(Rows from an object dataset)
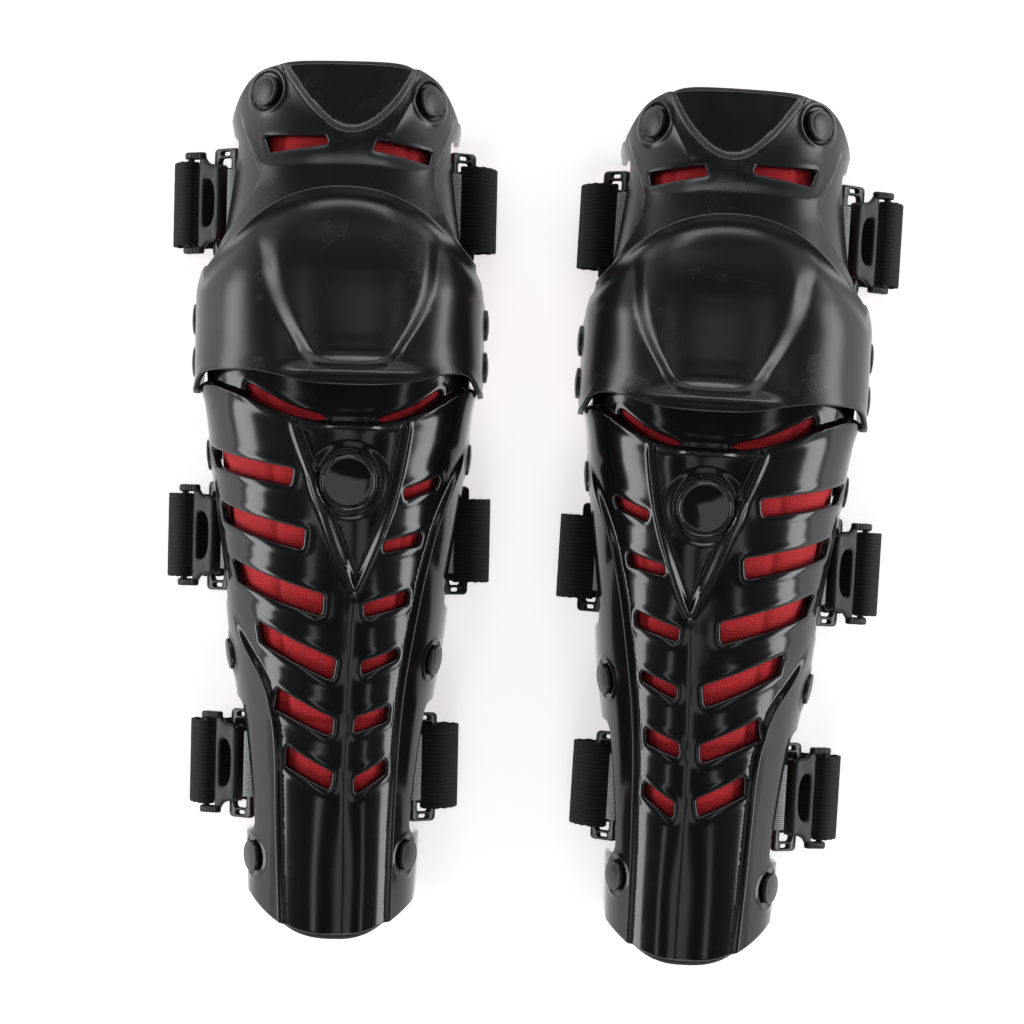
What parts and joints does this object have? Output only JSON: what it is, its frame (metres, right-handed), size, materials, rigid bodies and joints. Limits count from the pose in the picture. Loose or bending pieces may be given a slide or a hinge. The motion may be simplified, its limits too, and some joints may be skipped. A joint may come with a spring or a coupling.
{
  "type": "knee and shin guard pair",
  "caption": "Hinged knee and shin guards with vented gloss shin shells, satin knee cups and thigh shells, red mesh liners and hook-buckle straps.",
  "frame": {"origin": "centre of the pair's bounding box on the surface they lie on", "axes": "+Y up the legs from ankle end to thigh end, +X from the guard with its buckles on minus X to the other guard, +Z out of the shins"},
  "size_m": [0.4105, 0.4944, 0.12],
  "materials": {
    "gloss_black": "gloss",
    "satin_black": "satin",
    "badge_black": "gloss",
    "cap_black": "satin",
    "washer_black": "matte",
    "red_mesh_pad": "mesh",
    "grey_webbing": "woven",
    "elastic_strap": "woven",
    "ring_black": "satin",
    "buckle_black": "satin"
  },
  "bodies": {
    "right_shin": {"right_shin_shell": "gloss_black", "right_shin_badge": "badge_black", "right_shin_pad": "red_mesh_pad", "right_shin_rivet_caps": "cap_black", "right_shin_rivet_washers": "washer_black", "right_shin_webbing_tabs": "grey_webbing", "right_middle_strap": "elastic_strap", "right_lower_strap": "elastic_strap"},
    "right_knee": {"right_knee_cup": "satin_black", "right_knee_pad": "red_mesh_pad", "right_pivot_rivets_upper": "cap_black", "right_pivot_rivets_lower": "cap_black"},
    "right_thigh": {"right_thigh_shell": "satin_black", "right_thigh_pad": "red_mesh_pad", "right_thigh_rivet_caps": "cap_black", "right_thigh_rivet_washers": "washer_black", "right_thigh_webbing_tabs": "grey_webbing", "right_upper_strap": "elastic_strap"},
    "right_upper_outer_ring": {"right_upper_outer_ring": "ring_black"},
    "right_upper_inner_ring": {"right_upper_inner_ring": "ring_black"},
    "right_upper_hook_buckle": {"right_upper_hook_buckle": "buckle_black"},
    "right_middle_outer_ring": {"right_middle_outer_ring": "ring_black"},
    "right_middle_inner_ring": {"right_middle_inner_ring": "ring_black"},
    "right_middle_hook_buckle": {"right_middle_hook_buckle": "buckle_black"},
    "right_lower_outer_ring": {"right_lower_outer_ring": "ring_black"},
    "right_lower_inner_ring": {"right_lower_inner_ring": "ring_black"},
    "right_lower_hook_buckle": {"right_lower_hook_buckle": "buckle_black"},
    "left_shin": {"left_shin_shell": "gloss_black", "left_shin_badge": "badge_black", "left_shin_pad": "red_mesh_pad", "left_shin_rivet_caps": "cap_black", "left_shin_rivet_washers": "washer_black", "left_shin_webbing_tabs": "grey_webbing", "left_middle_strap": "elastic_strap", "left_lower_strap": "elastic_strap"},
    "left_knee": {"left_knee_cup": "satin_black", "left_knee_pad": "red_mesh_pad", "left_pivot_rivets_upper": "cap_black", "left_pivot_rivets_lower": "cap_black"},
    "left_thigh": {"left_thigh_shell": "satin_black", "left_thigh_pad": "red_mesh_pad", "left_thigh_rivet_caps": "cap_black", "left_thigh_rivet_washers": "washer_black", "left_thigh_webbing_tabs": "grey_webbing", "left_upper_strap": "elastic_strap"},
    "left_upper_outer_ring": {"left_upper_outer_ring": "ring_black"},
    "left_upper_inner_ring": {"left_upper_inner_ring": "ring_black"},
    "left_upper_hook_buckle": {"left_upper_hook_buckle": "buckle_black"},
    "left_middle_outer_ring": {"left_middle_outer_ring": "ring_black"},
    "left_middle_inner_ring": {"left_middle_inner_ring": "ring_black"},
    "left_middle_hook_buckle": {"left_middle_hook_buckle": "buckle_black"},
    "left_lower_outer_ring": {"left_lower_outer_ring": "ring_black"},
    "left_lower_inner_ring": {"left_lower_inner_ring": "ring_black"},
    "left_lower_hook_buckle": {"left_lower_hook_buckle": "buckle_black"}
  },
  "joints": [
    {"name": "right_knee_pivot", "type": "hinge", "parent": "right_shin", "child": "right_knee", "pos_m": [-0.1071, 0.08227, 0.042], "axis": [-0.9998, 0.0209, 0], "range_deg": [0, 25]},
    {"name": "right_thigh_pivot", "type": "hinge", "parent": "right_knee", "child": "right_thigh", "pos_m": [-0.10662, 0.10527, 0.045], "axis": [-0.9998, 0.0209, 0], "range_deg": [0, 40]},
    {"name": "right_upper_outer_ring_swing", "type": "hinge", "parent": "right_thigh", "child": "right_upper_outer_ring", "pos_m": [-0.16509, 0.17151, 0.04], "axis": [0.0209, 0.9998, 0], "range_deg": [-6, 6]},
    {"name": "right_upper_inner_ring_swing", "type": "hinge", "parent": "right_thigh", "child": "right_upper_inner_ring", "pos_m": [-0.04543, 0.169, 0.04], "axis": [0.0209, 0.9998, 0], "range_deg": [-4.5, 4.5]},
    {"name": "right_upper_hook_buckle_flip", "type": "hinge", "parent": "right_thigh", "child": "right_upper_hook_buckle", "pos_m": [-0.19047, 0.17204, 0.02883], "axis": [-0.0209, -0.9998, 0], "range_deg": [0, 100]},
    {"name": "right_middle_outer_ring_swing", "type": "hinge", "parent": "right_shin", "child": "right_middle_outer_ring", "pos_m": [-0.16882, -0.01145, 0.035], "axis": [0.0209, 0.9998, 0], "range_deg": [-6, 6]},
    {"name": "right_middle_inner_ring_swing", "type": "hinge", "parent": "right_shin", "child": "right_middle_inner_ring", "pos_m": [-0.04936, -0.01396, 0.035], "axis": [0.0209, 0.9998, 0], "range_deg": [-4.5, 4.5]},
    {"name": "right_middle_hook_buckle_flip", "type": "hinge", "parent": "right_shin", "child": "right_middle_hook_buckle", "pos_m": [-0.1942, -0.01092, 0.02383], "axis": [-0.0209, -0.9998, 0], "range_deg": [0, 100]},
    {"name": "right_lower_outer_ring_swing", "type": "hinge", "parent": "right_shin", "child": "right_lower_outer_ring", "pos_m": [-0.15625, -0.13675, 0.037], "axis": [0.0209, 0.9998, 0], "range_deg": [-6, 6]},
    {"name": "right_lower_inner_ring_swing", "type": "hinge", "parent": "right_shin", "child": "right_lower_inner_ring", "pos_m": [-0.06716, -0.13861, 0.037], "axis": [0.0209, 0.9998, 0], "range_deg": [-4.5, 4.5]},
    {"name": "right_lower_hook_buckle_flip", "type": "hinge", "parent": "right_shin", "child": "right_lower_hook_buckle", "pos_m": [-0.18163, -0.13621, 0.02583], "axis": [-0.0209, -0.9998, 0], "range_deg": [0, 100]},
    {"name": "left_knee_pivot", "type": "hinge", "parent": "left_shin", "child": "left_knee", "pos_m": [0.10234, 0.06734, 0.042], "axis": [-0.998, 0.0628, 0], "range_deg": [0, 25]},
    {"name": "left_thigh_pivot", "type": "hinge", "parent": "left_knee", "child": "left_thigh", "pos_m": [0.10378, 0.0903, 0.045], "axis": [-0.998, 0.0628, 0], "range_deg": [0, 40]},
    {"name": "left_upper_outer_ring_swing", "type": "hinge", "parent": "left_thigh", "child": "left_upper_outer_ring", "pos_m": [0.16759, 0.15141, 0.04], "axis": [0.0628, 0.998, 0], "range_deg": [-6, 6]},
    {"name": "left_upper_inner_ring_swing", "type": "hinge", "parent": "left_thigh", "child": "left_upper_inner_ring", "pos_m": [0.04814, 0.15893, 0.04], "axis": [0.0628, 0.998, 0], "range_deg": [-4.5, 4.5]},
    {"name": "left_upper_hook_buckle_flip", "type": "hinge", "parent": "left_thigh", "child": "left_upper_hook_buckle", "pos_m": [0.19293, 0.14982, 0.02883], "axis": [0.0628, 0.998, 0], "range_deg": [0, 100]},
    {"name": "left_middle_outer_ring_swing", "type": "hinge", "parent": "left_shin", "child": "left_middle_outer_ring", "pos_m": [0.156, -0.03122, 0.035], "axis": [0.0628, 0.998, 0], "range_deg": [-6, 6]},
    {"name": "left_middle_inner_ring_swing", "type": "hinge", "parent": "left_shin", "child": "left_middle_inner_ring", "pos_m": [0.03675, -0.02372, 0.035], "axis": [0.0628, 0.998, 0], "range_deg": [-4.5, 4.5]},
    {"name": "left_middle_hook_buckle_flip", "type": "hinge", "parent": "left_shin", "child": "left_middle_hook_buckle", "pos_m": [0.18134, -0.03282, 0.02383], "axis": [0.0628, 0.998, 0], "range_deg": [0, 100]},
    {"name": "left_lower_outer_ring_swing", "type": "hinge", "parent": "left_shin", "child": "left_lower_outer_ring", "pos_m": [0.13299, -0.15502, 0.037], "axis": [0.0628, 0.998, 0], "range_deg": [-6, 6]},
    {"name": "left_lower_inner_ring_swing", "type": "hinge", "parent": "left_shin", "child": "left_lower_inner_ring", "pos_m": [0.04406, -0.14943, 0.037], "axis": [0.0628, 0.998, 0], "range_deg": [-4.5, 4.5]},
    {"name": "left_lower_hook_buckle_flip", "type": "hinge", "parent": "left_shin", "child": "left_lower_hook_buckle", "pos_m": [0.15833, -0.15662, 0.02583], "axis": [0.0628, 0.998, 0], "range_deg": [0, 100]},
    {"name": "pair_lift", "type": "slide", "parent": "right_shin", "child": "left_shin", "axis": [0, 0, 1], "range_m": [0, 0.3]}
  ]
}
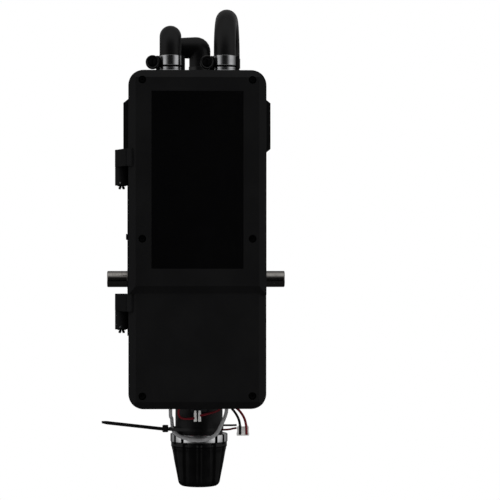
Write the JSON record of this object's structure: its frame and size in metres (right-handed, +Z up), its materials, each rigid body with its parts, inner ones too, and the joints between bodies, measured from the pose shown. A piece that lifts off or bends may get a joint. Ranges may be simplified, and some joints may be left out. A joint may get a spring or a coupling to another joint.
{
  "type": "industrial door operator",
  "caption": "Wall-mounted industrial door operator: hinged black control box, steel output shaft through both sides, hose loops on top, vertical motor with clamp ring and fluted boot below.",
  "frame": {"origin": "centre of the four wall bolts, on the wall, level with the output shaft's axis", "axes": "+X to the right along the output shaft, +Y into the wall, +Z up along the motor"},
  "size_m": [0.2851, 0.2805, 0.7341],
  "materials": {
    "black_paint": "satin black powder coat",
    "black_plastic": "matt moulded plastic",
    "gloss_panel": "gloss black overlay",
    "black_rubber": "smooth rubber",
    "steel": "turned bright steel",
    "zinc": "zinc plated",
    "cast": "cast aluminium",
    "bright": "machined aluminium",
    "bronze": "cast bronze",
    "copper": "varnished copper winding",
    "magnet": "ferrite",
    "board": "green circuit board",
    "green_plastic": "moulded plastic",
    "dark_plastic": "moulded plastic",
    "blue_plastic": "moulded plastic",
    "glass_display": "display window",
    "white_plastic": "moulded nylon",
    "red_plastic": "moulded plastic",
    "grey_cable": "cable jacket",
    "red_wire": "wire insulation"
  },
  "bodies": {
    "chassis": {"wall_plate": "black_paint", "left_side_plate": "black_paint", "right_side_plate": "black_paint", "frame_bolts": "zinc", "gearbox_bracket": "black_paint", "gear_housing": "cast", "gear_cover": "cast", "gear_cover_screws": "zinc", "output_bearings": "steel", "shaft_seals": "black_rubber", "worm_bearings": "steel", "motor_flange": "cast", "motor_can": "black_paint", "motor_magnets": "magnet", "motor_end_plate": "cast", "brush_holder": "dark_plastic", "encoder": "dark_plastic", "motor_clamp_ring": "bright", "motor_boot": "black_rubber", "motor_terminals": "zinc", "enclosure_base": "black_plastic", "side_plugs": "black_plastic", "cover_gasket": "black_rubber", "lower_knuckles": "black_paint", "hinge_pins": "steel", "hose_stubs": "zinc", "left_hose": "black_rubber", "right_hose": "black_rubber", "hose_clamps": "zinc", "clamp_screws": "black_plastic", "transformer_housing": "black_paint", "transformer": "copper", "control_board": "board", "board_standoffs": "bronze", "terminal_strip": "green_plastic", "relays": "dark_plastic", "capacitors": "blue_plastic", "heat_sink": "cast", "display": "glass_display", "button_frame": "dark_plastic", "battery_pack": "blue_plastic", "battery_strap": "zinc", "grommets": "black_rubber", "grey_cable": "grey_cable", "red_leads": "red_wire", "harness_wires": "red_wire", "wire_connector": "white_plastic", "cable_tie": "black_plastic"},
    "output": {"output_shaft": "steel", "shaft_key": "steel", "worm_wheel": "bronze", "retaining_rings": "steel"},
    "worm": {"worm_shaft": "steel", "motor_rotor": "copper"},
    "cover": {"front_cover": "black_plastic", "label_panel": "gloss_panel", "cover_screws": "zinc"},
    "open_button": {"open_button": "white_plastic"},
    "close_button": {"close_button": "white_plastic"},
    "stop_button": {"stop_button": "red_plastic"}
  },
  "joints": [
    {"name": "output_turn", "type": "hinge", "parent": "chassis", "child": "output", "pos_m": [0, -0.09, 0], "axis": [1, 0, 0], "continuous": true},
    {"name": "worm_turn", "type": "hinge", "parent": "chassis", "child": "worm", "pos_m": [0.004, -0.14, 0], "axis": [0, 0, 1], "continuous": true},
    {"name": "cover_swing", "type": "hinge", "parent": "chassis", "child": "cover", "pos_m": [-0.113, -0.229, 0], "axis": [0, 0, -1], "range_deg": [0, 115]},
    {"name": "open_press", "type": "slide", "parent": "chassis", "child": "open_button", "axis": [0, 1, 0], "range_m": [0, 0.0015], "stiffness_N_per_m": 600, "springref_m": -0.001},
    {"name": "close_press", "type": "slide", "parent": "chassis", "child": "close_button", "axis": [0, 1, 0], "range_m": [0, 0.0015], "stiffness_N_per_m": 600, "springref_m": -0.001},
    {"name": "stop_press", "type": "slide", "parent": "chassis", "child": "stop_button", "axis": [0, 1, 0], "range_m": [0, 0.0015], "stiffness_N_per_m": 600, "springref_m": -0.001}
  ],
  "couplings": [
    {"joint": "worm_turn", "follows": "output_turn", "ratio": 30}
  ]
}
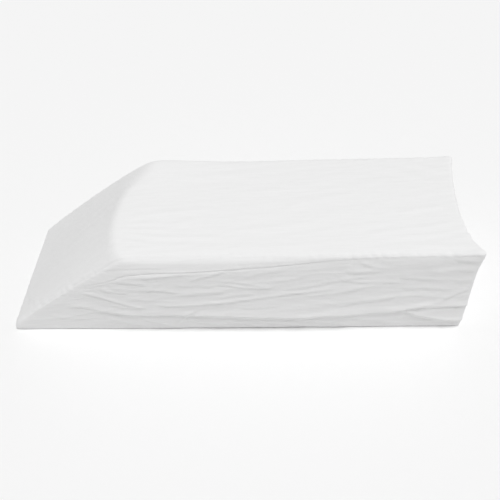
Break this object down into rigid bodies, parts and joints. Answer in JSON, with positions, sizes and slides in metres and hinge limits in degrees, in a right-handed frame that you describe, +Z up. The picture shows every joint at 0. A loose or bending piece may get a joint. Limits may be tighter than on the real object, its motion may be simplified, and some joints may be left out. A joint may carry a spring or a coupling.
{
  "type": "wedge pillow",
  "caption": "Long foam wedge pillow for raising a leg: a ramp up to a long flat top, in a loose plain white sewn cover.",
  "frame": {"origin": "middle of the base, on the surface the pillow lies on", "axes": "+X from the thin end of the ramp to the high end, +Y from the front side to the back side, +Z up"},
  "size_m": [0.6658, 0.2144, 0.158],
  "materials": {
    "cover": "plain woven white cotton and polyester, matt, lightly creased"
  },
  "bodies": {
    "root": {"wedge_pillow": "cover"}
  },
  "joints": []
}
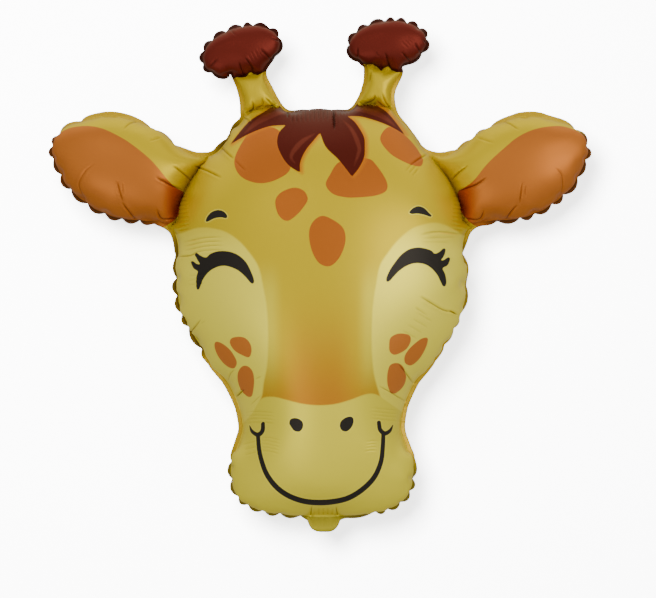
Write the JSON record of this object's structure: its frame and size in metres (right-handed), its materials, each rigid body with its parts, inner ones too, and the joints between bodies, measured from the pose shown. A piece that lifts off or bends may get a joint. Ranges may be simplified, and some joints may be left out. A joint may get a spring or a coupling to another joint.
{
  "type": "giraffe head balloon",
  "caption": "Sealed foil balloon shaped as a smiling giraffe's head, inflated and lying on its back, with swelling ears and knobbed horns, a scalloped weld edge and a filling tail.",
  "frame": {"origin": "centre of the bounding box, at the floor that the back's flat spot lies on", "axes": "+X to the right of the picture across the ears, +Y to the horns, +Z out of the printed front"},
  "size_m": [0.852, 0.8082, 0.2877],
  "materials": {
    "printed_foil": "satin"
  },
  "bodies": {
    "root": {"balloon": "printed_foil"}
  },
  "joints": []
}
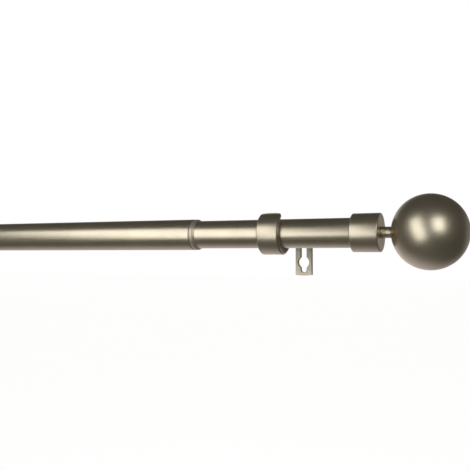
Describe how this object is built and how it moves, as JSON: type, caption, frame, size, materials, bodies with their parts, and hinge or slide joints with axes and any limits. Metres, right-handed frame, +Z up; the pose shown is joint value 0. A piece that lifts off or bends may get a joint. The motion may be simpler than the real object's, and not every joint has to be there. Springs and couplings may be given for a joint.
{
  "type": "curtain rod with brackets",
  "caption": "Telescopic curtain rod in satin nickel with open cup wall brackets and round ball finials on short necks.",
  "frame": {"origin": "on the wall plane behind the left bracket, on its plate's centre line, at the height of the rod's axis", "axes": "+X along the rod from the thick outer tube towards the thin inner tube, +Y into the wall, +Z up"},
  "size_m": [0.9723, 0.1133, 0.0688],
  "materials": {
    "grey_plastic": "moulded grey plastic",
    "satin_nickel_tube": "satin nickel plated steel tube, fine lengthwise brushing",
    "satin_nickel_bracket": "satin nickel plated zinc casting",
    "satin_nickel_finial": "satin nickel, finely turned",
    "zinc_steel": "bright zinc plated",
    "black_steel": "black oxide",
    "natural_nylon": "natural nylon",
    "black_plastic": "moulded black plastic",
    "clear_grey_plastic": "translucent smoky plastic"
  },
  "bodies": {
    "left_bracket": {"left_wall_plate": "satin_nickel_bracket", "left_arm": "satin_nickel_bracket", "left_cup": "satin_nickel_bracket", "left_cup_screw": "zinc_steel", "left_liner": "grey_plastic"},
    "left_grub_tip": {"left_grub_tip": "natural_nylon"},
    "left_grub_screw": {"left_grub_screw": "black_steel"},
    "outer_pole": {"outer_tube": "satin_nickel_tube", "mouth_ring": "clear_grey_plastic"},
    "tail_guide": {"tail_guide": "black_plastic"},
    "inner_pole": {"inner_tube": "satin_nickel_tube"},
    "right_bracket": {"right_wall_plate": "satin_nickel_bracket", "right_arm": "satin_nickel_bracket", "right_cup": "satin_nickel_bracket", "right_cup_screw": "zinc_steel", "right_liner": "grey_plastic"},
    "right_grub_tip": {"right_grub_tip": "natural_nylon"},
    "right_grub_screw": {"right_grub_screw": "black_steel"},
    "left_end_cap": {"left_cap": "satin_nickel_finial", "left_cap_insert": "black_plastic", "left_neck": "satin_nickel_finial", "left_stud": "zinc_steel", "left_stud_nut": "zinc_steel"},
    "left_ball_boss": {"left_ball_boss": "zinc_steel"},
    "left_ball": {"left_ball": "satin_nickel_finial"},
    "right_end_cap": {"right_cap": "satin_nickel_finial", "right_cap_insert": "black_plastic", "right_neck": "satin_nickel_finial", "right_stud": "zinc_steel", "right_stud_nut": "zinc_steel"},
    "right_ball_boss": {"right_ball_boss": "zinc_steel"},
    "right_ball": {"right_ball": "satin_nickel_finial"}
  },
  "joints": [
    {"name": "pole_slide", "type": "slide", "parent": "left_bracket", "child": "outer_pole", "axis": [1, 0, 0], "range_m": [-0.5, 0.065]},
    {"name": "telescope", "type": "slide", "parent": "outer_pole", "child": "tail_guide", "axis": [1, 0, 0], "range_m": [-0.04, 0.37]},
    {"name": "inner_twist", "type": "hinge", "parent": "tail_guide", "child": "inner_pole", "pos_m": [0.5607, -0.083, 0], "axis": [1, 0, 0], "continuous": true},
    {"name": "right_bracket_slide", "type": "slide", "parent": "inner_pole", "child": "right_bracket", "axis": [1, 0, 0], "range_m": [-0.02, 0.059]},
    {"name": "left_cap_pull", "type": "slide", "parent": "outer_pole", "child": "left_end_cap", "axis": [-1, 0, 0], "range_m": [0, 0.03]},
    {"name": "left_ball_advance", "type": "slide", "parent": "left_end_cap", "child": "left_ball_boss", "axis": [-1, 0, 0], "range_m": [0, 0.012]},
    {"name": "left_ball_turn", "type": "hinge", "parent": "left_ball_boss", "child": "left_ball", "pos_m": [-0.08, -0.083, 0], "axis": [-1, 0, 0], "range_deg": [0, 4320]},
    {"name": "right_cap_pull", "type": "slide", "parent": "inner_pole", "child": "right_end_cap", "axis": [1, 0, 0], "range_m": [0, 0.03]},
    {"name": "right_ball_advance", "type": "slide", "parent": "right_end_cap", "child": "right_ball_boss", "axis": [1, 0, 0], "range_m": [0, 0.012]},
    {"name": "right_ball_turn", "type": "hinge", "parent": "right_ball_boss", "child": "right_ball", "pos_m": [0.7085, -0.083, 0], "axis": [1, 0, 0], "range_deg": [0, 4320]},
    {"name": "left_grub_advance", "type": "slide", "parent": "left_bracket", "child": "left_grub_tip", "axis": [0, 0, -1], "range_m": [0, 0.0032]},
    {"name": "left_grub_turn", "type": "hinge", "parent": "left_grub_tip", "child": "left_grub_screw", "pos_m": [0, -0.083, 0], "axis": [0, 0, -1], "range_deg": [0, 1440]},
    {"name": "right_grub_advance", "type": "slide", "parent": "right_bracket", "child": "right_grub_tip", "axis": [0, 0, -1], "range_m": [0, 0.0032]},
    {"name": "right_grub_turn", "type": "hinge", "parent": "right_grub_tip", "child": "right_grub_screw", "pos_m": [0.6382, -0.083, 0], "axis": [0, 0, -1], "range_deg": [0, 1440]}
  ],
  "couplings": [
    {"joint": "left_ball_advance", "follows": "left_ball_turn", "m_per_rad": 0.00015915},
    {"joint": "left_grub_turn", "follows": "left_grub_advance", "rad_per_m": 7854},
    {"joint": "right_ball_advance", "follows": "right_ball_turn", "m_per_rad": 0.00015915},
    {"joint": "right_grub_turn", "follows": "right_grub_advance", "rad_per_m": 7854}
  ]
}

→ WORK TO BE COMPLETED
Across the data above, how many lines include the word "structure"? Give only the count.

→ FULL ANSWER
2